Sarah: I’m trying to make a decision about whether I should be doing a B2C or B2B model. I could have my own website or I could license the technology to other companies. Over the summer I’m hoping to build a solid user base. As for retailers, it would be nice to have a couple using the technology to label their own product data.
Being an entrepreneur, what are some of the biggest challenges you’ve faced along the way?
Sarah: There’s a lot of challenges. I’m a team of one. I’ve done the vast majority of software development but also the business side. It’s been difficult juggling those two things — making sure the technology is moving forward but also promoting Allparel. It’s a huge technical project. There’s this huge machine learning system. The relationship between fashion and AI is increasing, but building a company around that is a little tricky too. A lot of investors see it as a retail company as opposed to a technology company. There’s always a lot of risks involved in being an entrepreneur — it’s extra scary for me because I’m by myself.
Starting a business is no easy task. What is the driving force that gets you out of bed every day and motivates you to build your business? What helps you stay focused?

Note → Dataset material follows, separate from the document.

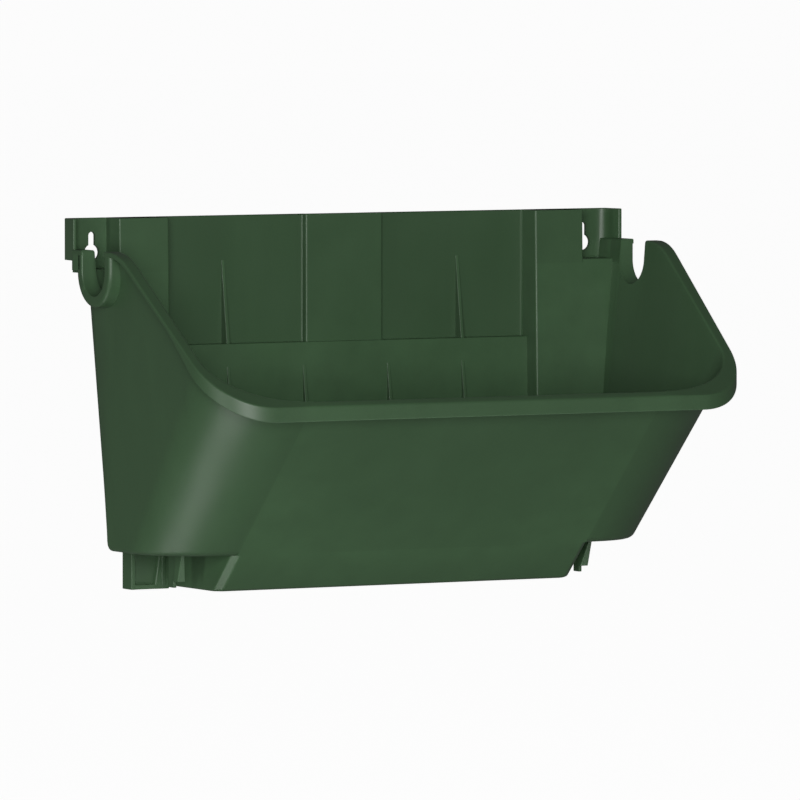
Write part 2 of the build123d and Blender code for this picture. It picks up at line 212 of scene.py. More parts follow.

Sarah: A lot of people question whether search is actually a problem. But, as a consumer, I feel like this is a big problem. And I’m not the only person who feels this way. I talk with tons of people about their shopping experiences. When they use Allparel and say that it saves them time, that keeps me motivated.
What’s the most valuable piece of advice you’ve received about being a founder?
Sarah: I have another friend who has made a lot of widely-used web apps. I was talking to him about how it is so embarrassing to have this website up that has bugs. He said that sometimes it makes sense to make a ranking of yourself and all your competitors. In doing that, you oftentimes realize that it’s not that bad.